-- Given data start --
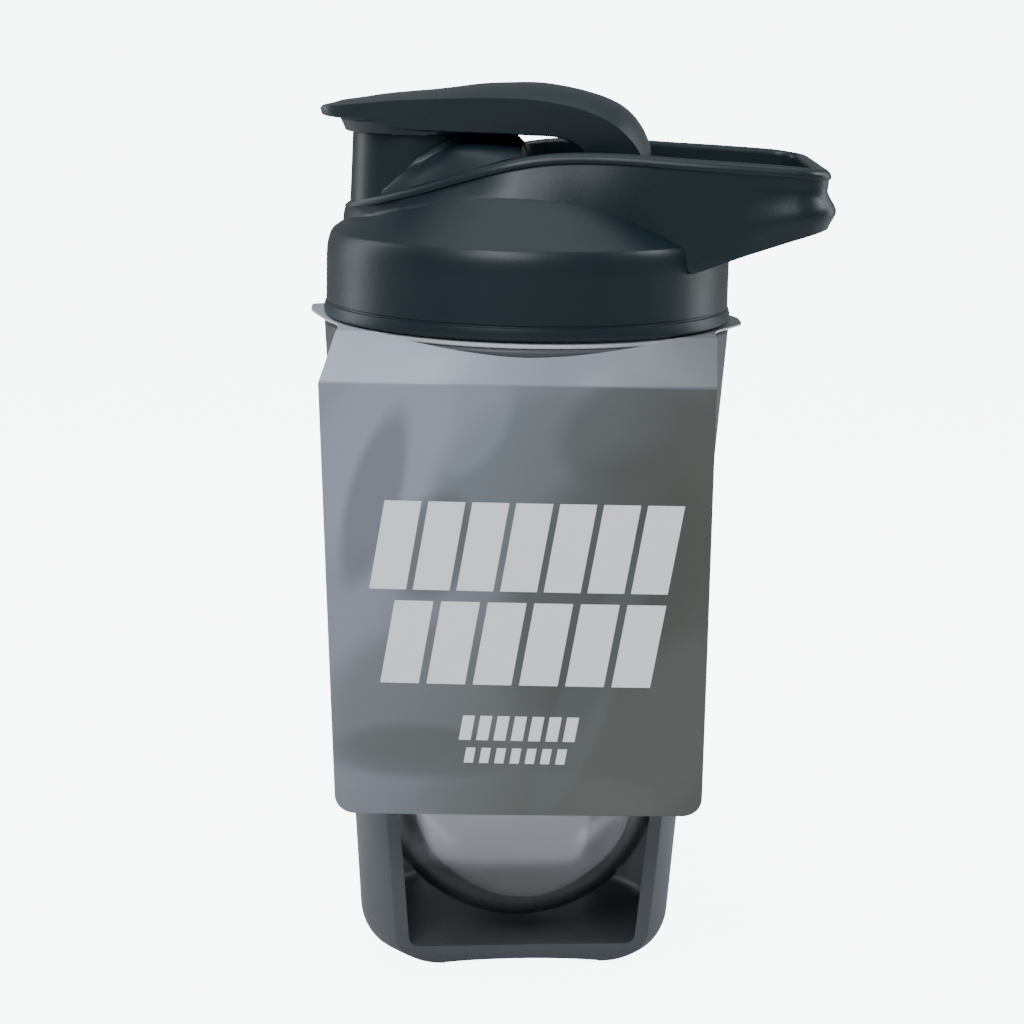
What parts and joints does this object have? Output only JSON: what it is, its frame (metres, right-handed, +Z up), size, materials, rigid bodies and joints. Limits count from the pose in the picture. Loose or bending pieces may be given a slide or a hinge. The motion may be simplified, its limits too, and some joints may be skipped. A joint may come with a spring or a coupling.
{
  "type": "shaker bottle",
  "caption": "Clear round-bottomed cup in an open slate cage, screw lid with carry loop and flip cap over the spout, and a printed card sleeve trapped under the lid.",
  "frame": {"origin": "on the bottle's axis, on the plane of the cage's foot ring", "axes": "+Z up along the bottle's axis; -X towards the spout, +X towards the end of the carry loop; -Y towards the front panel"},
  "size_m": [0.117, 0.0958, 0.2037],
  "materials": {
    "slate_cage": "satin, fine moulded texture",
    "clear_cup": "clear polished plastic",
    "printed_card": "satin print on white card",
    "slate_grid": "satin",
    "soft_seal": "matt silicone",
    "slate_lid": "satin, fine moulded texture",
    "slate_pin": "smooth",
    "slate_cap": "satin, fine moulded texture",
    "soft_plug": "matt silicone"
  },
  "bodies": {
    "holder": {"cage": "slate_cage"},
    "vessel": {"cup": "clear_cup"},
    "sleeve": {"card_sleeve": "printed_card"},
    "grid": {"mixing_grid": "slate_grid"},
    "seal": {"lid_seal": "soft_seal"},
    "screw_lid": {"lid": "slate_lid", "hinge_pin": "slate_pin"},
    "cap": {"flip_cap": "slate_cap", "spout_plug": "soft_plug"}
  },
  "joints": [
    {"name": "cup_out", "type": "slide", "parent": "holder", "child": "vessel", "axis": [0, 0, 1], "range_m": [0, 0.16]},
    {"name": "card_off", "type": "slide", "parent": "vessel", "child": "sleeve", "axis": [0, 0, 1], "range_m": [0, 0.12]},
    {"name": "lid_off", "type": "slide", "parent": "sleeve", "child": "grid", "axis": [0, 0, 1], "range_m": [0, 0.06]},
    {"name": "lid_lift", "type": "slide", "parent": "grid", "child": "seal", "axis": [0, 0, 1], "range_m": [0, 0.0076]},
    {"name": "lid_turn", "type": "hinge", "parent": "seal", "child": "screw_lid", "pos_m": [0, 0, 0.151], "axis": [0, 0, 1], "range_deg": [0, 450]},
    {"name": "cap_flip", "type": "hinge", "parent": "screw_lid", "child": "cap", "pos_m": [0.02, 0, 0.182], "axis": [0, 1, 0], "range_deg": [0, 110]}
  ],
  "couplings": [
    {"joint": "lid_lift", "follows": "lid_turn", "m_per_rad": 0.00095493}
  ]
}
-- Given data end --
§ Given instruction: Print again each line of the listing above, exactly as it appears.

§ Task answer:
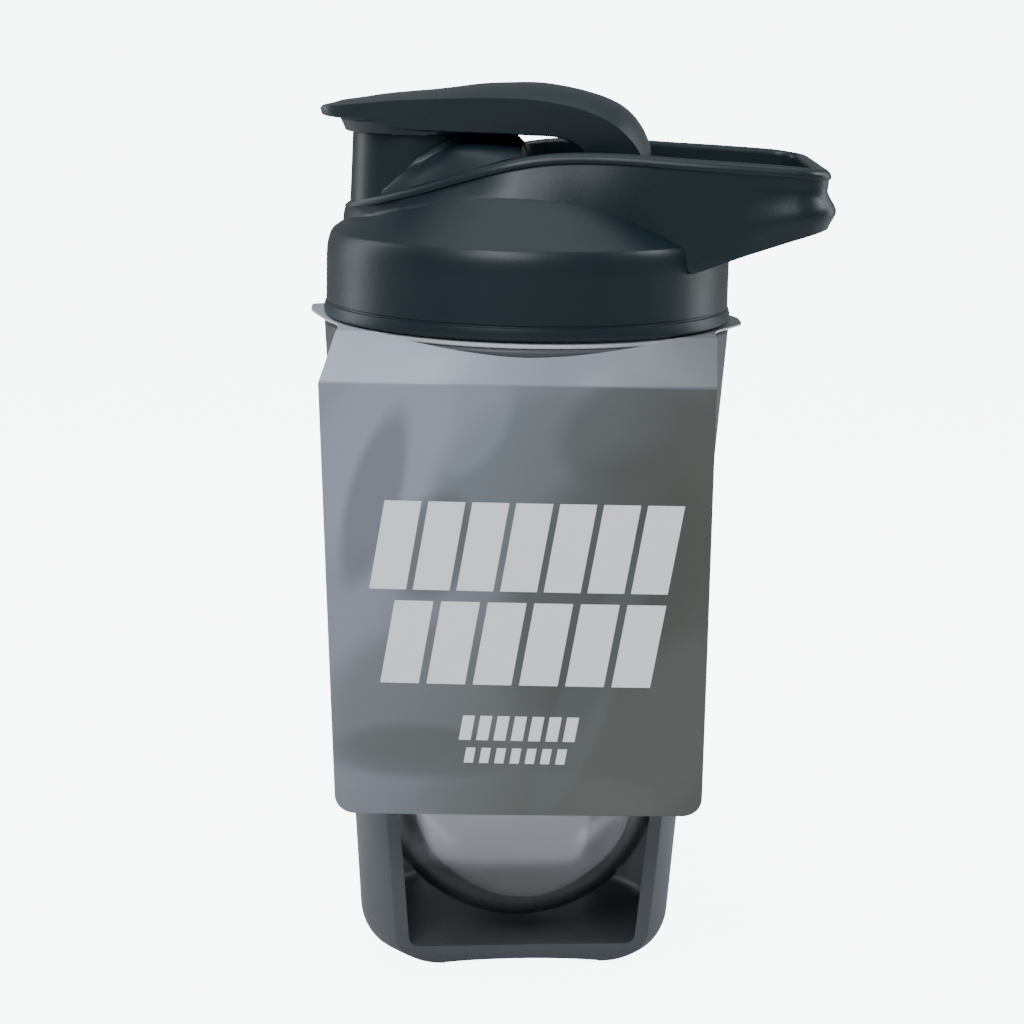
What parts and joints does this object have? Output only JSON: what it is, its frame (metres, right-handed, +Z up), size, materials, rigid bodies and joints. Limits count from the pose in the picture. Loose or bending pieces may be given a slide or a hinge. The motion may be simplified, its limits too, and some joints may be skipped. A joint may come with a spring or a coupling.
{
  "type": "shaker bottle",
  "caption": "Clear round-bottomed cup in an open slate cage, screw lid with carry loop and flip cap over the spout, and a printed card sleeve trapped under the lid.",
  "frame": {"origin": "on the bottle's axis, on the plane of the cage's foot ring", "axes": "+Z up along the bottle's axis; -X towards the spout, +X towards the end of the carry loop; -Y towards the front panel"},
  "size_m": [0.117, 0.0958, 0.2037],
  "materials": {
    "slate_cage": "satin, fine moulded texture",
    "clear_cup": "clear polished plastic",
    "printed_card": "satin print on white card",
    "slate_grid": "satin",
    "soft_seal": "matt silicone",
    "slate_lid": "satin, fine moulded texture",
    "slate_pin": "smooth",
    "slate_cap": "satin, fine moulded texture",
    "soft_plug": "matt silicone"
  },
  "bodies": {
    "holder": {"cage": "slate_cage"},
    "vessel": {"cup": "clear_cup"},
    "sleeve": {"card_sleeve": "printed_card"},
    "grid": {"mixing_grid": "slate_grid"},
    "seal": {"lid_seal": "soft_seal"},
    "screw_lid": {"lid": "slate_lid", "hinge_pin": "slate_pin"},
    "cap": {"flip_cap": "slate_cap", "spout_plug": "soft_plug"}
  },
  "joints": [
    {"name": "cup_out", "type": "slide", "parent": "holder", "child": "vessel", "axis": [0, 0, 1], "range_m": [0, 0.16]},
    {"name": "card_off", "type": "slide", "parent": "vessel", "child": "sleeve", "axis": [0, 0, 1], "range_m": [0, 0.12]},
    {"name": "lid_off", "type": "slide", "parent": "sleeve", "child": "grid", "axis": [0, 0, 1], "range_m": [0, 0.06]},
    {"name": "lid_lift", "type": "slide", "parent": "grid", "child": "seal", "axis": [0, 0, 1], "range_m": [0, 0.0076]},
    {"name": "lid_turn", "type": "hinge", "parent": "seal", "child": "screw_lid", "pos_m": [0, 0, 0.151], "axis": [0, 0, 1], "range_deg": [0, 450]},
    {"name": "cap_flip", "type": "hinge", "parent": "screw_lid", "child": "cap", "pos_m": [0.02, 0, 0.182], "axis": [0, 1, 0], "range_deg": [0, 110]}
  ],
  "couplings": [
    {"joint": "lid_lift", "follows": "lid_turn", "m_per_rad": 0.00095493}
  ]
}